High Days: Samhain

This entry was posted on October 25, 2006 under Dedicants Program, High Days. Written by:

Samhain is a time of reflection and honoring the past, as it begins the new year. Not just the past turn of the wheel, but also continuing to remember the ancestors that came before us so that they and their lessons are not forgotten. During this time of year, the last of the harvest is gathered and put away for the upcoming winter months. To me, this time of year is also when I can feel the earth falling asleep and my survival instincts begin to kick in, much like my animal brethren. We begin chopping wood to save up for the coming cold, we begin to hunt for meat to hold us over during the poverty of winter.

Traditionally, Samhain was celebrated by the Celts of 2,000 years ago, who celebrated their new year as November 1st. It was a time when the veil between the physical world and spiritual world was the thinnest. October 31st was thought to be when unruly spirits would cause trouble and damage what was left of crops. To honor, costumes were made and hearth fires were lit for protection over the winter.

The Iroquois native tribes also celebrated a “Feast of the Dead”, which was held every 12 years in honor of departed loved ones.
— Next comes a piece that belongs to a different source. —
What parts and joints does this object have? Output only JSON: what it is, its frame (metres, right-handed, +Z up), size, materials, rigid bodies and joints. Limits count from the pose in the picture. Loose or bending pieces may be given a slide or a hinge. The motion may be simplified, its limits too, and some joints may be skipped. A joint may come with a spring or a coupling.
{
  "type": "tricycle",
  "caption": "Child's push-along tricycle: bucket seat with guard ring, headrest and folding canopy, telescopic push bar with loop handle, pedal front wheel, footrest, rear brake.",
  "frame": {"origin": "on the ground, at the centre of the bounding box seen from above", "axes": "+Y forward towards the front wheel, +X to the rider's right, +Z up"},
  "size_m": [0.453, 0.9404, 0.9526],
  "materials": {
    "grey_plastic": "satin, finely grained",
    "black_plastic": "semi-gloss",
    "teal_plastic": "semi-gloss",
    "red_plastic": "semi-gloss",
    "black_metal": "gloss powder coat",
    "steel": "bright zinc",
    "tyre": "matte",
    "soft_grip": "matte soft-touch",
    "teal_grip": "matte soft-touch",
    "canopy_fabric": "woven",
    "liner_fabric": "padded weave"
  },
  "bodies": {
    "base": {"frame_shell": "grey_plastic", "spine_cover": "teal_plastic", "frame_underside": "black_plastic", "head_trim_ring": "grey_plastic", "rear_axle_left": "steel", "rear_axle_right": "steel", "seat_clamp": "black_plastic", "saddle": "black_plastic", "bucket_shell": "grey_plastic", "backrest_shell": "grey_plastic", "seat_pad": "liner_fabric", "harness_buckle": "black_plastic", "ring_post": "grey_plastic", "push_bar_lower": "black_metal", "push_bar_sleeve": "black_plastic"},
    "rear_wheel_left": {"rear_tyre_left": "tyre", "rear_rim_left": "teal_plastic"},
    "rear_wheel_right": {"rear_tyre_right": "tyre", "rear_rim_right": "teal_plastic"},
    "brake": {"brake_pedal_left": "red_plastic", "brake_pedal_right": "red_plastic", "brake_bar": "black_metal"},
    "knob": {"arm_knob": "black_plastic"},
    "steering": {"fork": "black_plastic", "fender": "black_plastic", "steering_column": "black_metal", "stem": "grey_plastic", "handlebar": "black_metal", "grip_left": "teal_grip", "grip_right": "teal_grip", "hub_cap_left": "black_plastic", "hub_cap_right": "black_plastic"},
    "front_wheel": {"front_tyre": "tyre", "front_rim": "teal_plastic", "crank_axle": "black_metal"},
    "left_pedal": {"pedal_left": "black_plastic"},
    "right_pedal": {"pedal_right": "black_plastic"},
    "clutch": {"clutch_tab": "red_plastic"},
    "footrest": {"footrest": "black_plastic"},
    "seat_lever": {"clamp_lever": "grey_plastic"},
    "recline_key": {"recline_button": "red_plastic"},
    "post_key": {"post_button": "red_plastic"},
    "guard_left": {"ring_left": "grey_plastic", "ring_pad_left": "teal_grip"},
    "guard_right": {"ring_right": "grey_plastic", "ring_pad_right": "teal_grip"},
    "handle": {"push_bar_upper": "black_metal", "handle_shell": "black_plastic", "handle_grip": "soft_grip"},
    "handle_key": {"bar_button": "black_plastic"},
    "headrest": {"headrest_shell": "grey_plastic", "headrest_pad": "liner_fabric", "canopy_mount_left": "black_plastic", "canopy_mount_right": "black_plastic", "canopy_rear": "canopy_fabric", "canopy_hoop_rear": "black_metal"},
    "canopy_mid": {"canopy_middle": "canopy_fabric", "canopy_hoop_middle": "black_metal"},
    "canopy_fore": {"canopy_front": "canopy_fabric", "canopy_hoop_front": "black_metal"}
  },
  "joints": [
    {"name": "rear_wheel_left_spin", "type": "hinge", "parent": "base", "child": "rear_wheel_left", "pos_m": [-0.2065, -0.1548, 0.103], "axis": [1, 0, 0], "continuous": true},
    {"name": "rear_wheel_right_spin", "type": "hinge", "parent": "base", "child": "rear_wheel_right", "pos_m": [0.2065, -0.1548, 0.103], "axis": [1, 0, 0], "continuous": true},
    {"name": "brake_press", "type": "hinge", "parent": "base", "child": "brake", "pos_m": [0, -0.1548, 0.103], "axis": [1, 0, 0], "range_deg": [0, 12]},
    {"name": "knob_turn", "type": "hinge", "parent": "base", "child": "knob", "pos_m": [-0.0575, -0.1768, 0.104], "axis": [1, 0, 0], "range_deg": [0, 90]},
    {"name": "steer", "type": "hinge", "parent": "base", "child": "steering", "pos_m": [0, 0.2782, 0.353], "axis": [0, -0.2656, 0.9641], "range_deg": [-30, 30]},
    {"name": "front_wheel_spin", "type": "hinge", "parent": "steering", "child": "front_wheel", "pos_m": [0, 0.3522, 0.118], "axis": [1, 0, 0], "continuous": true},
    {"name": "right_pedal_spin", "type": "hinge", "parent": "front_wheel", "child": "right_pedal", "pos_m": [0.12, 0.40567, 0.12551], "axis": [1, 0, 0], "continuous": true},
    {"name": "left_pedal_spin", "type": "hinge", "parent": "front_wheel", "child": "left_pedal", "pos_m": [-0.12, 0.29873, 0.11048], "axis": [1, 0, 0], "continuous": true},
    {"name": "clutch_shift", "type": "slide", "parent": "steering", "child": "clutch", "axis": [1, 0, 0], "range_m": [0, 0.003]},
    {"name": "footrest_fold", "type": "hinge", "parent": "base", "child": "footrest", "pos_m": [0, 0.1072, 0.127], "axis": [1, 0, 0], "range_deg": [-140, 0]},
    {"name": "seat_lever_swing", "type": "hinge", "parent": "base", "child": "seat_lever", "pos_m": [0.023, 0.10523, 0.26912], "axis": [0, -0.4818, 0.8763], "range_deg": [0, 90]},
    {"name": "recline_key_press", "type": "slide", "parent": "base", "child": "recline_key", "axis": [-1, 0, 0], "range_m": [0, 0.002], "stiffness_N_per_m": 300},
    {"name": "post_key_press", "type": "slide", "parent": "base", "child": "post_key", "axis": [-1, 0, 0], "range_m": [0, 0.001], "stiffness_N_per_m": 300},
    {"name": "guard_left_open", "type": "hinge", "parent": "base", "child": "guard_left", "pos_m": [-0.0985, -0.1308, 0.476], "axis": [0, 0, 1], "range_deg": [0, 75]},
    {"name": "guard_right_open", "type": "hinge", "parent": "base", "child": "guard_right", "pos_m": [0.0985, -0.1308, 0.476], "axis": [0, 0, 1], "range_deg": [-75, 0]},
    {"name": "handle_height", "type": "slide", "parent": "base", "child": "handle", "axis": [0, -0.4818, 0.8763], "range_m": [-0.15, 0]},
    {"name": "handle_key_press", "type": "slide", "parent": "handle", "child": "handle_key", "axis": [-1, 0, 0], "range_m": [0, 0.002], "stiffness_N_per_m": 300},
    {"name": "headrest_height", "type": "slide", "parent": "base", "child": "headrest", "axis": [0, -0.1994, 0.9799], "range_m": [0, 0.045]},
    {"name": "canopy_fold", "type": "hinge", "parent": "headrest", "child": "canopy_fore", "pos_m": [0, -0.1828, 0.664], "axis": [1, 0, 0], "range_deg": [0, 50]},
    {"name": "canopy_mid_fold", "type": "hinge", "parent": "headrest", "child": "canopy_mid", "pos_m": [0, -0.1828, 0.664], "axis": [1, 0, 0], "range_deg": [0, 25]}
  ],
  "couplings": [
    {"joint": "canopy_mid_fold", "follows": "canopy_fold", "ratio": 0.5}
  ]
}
Though the Iroquois held regular funeral rites to honor their departed with feasts and emotion, their “Feast of the Dead” was the most important. A large grave was dug and lined with their sacred beaver skins, where they removed the bodies from their graves and reburied them into their new home. Many other Native traditions do not speak of their dead except during festivals to honor them, for they feel it is rude.

Samhain, to me anyways, is the ending of the three harvest festivals, following Lughnasadh and Mabon. Like all things that begin and end, they symbolize stages in our lives. Samhain symbolizes the ending of one stage and the beginning of another.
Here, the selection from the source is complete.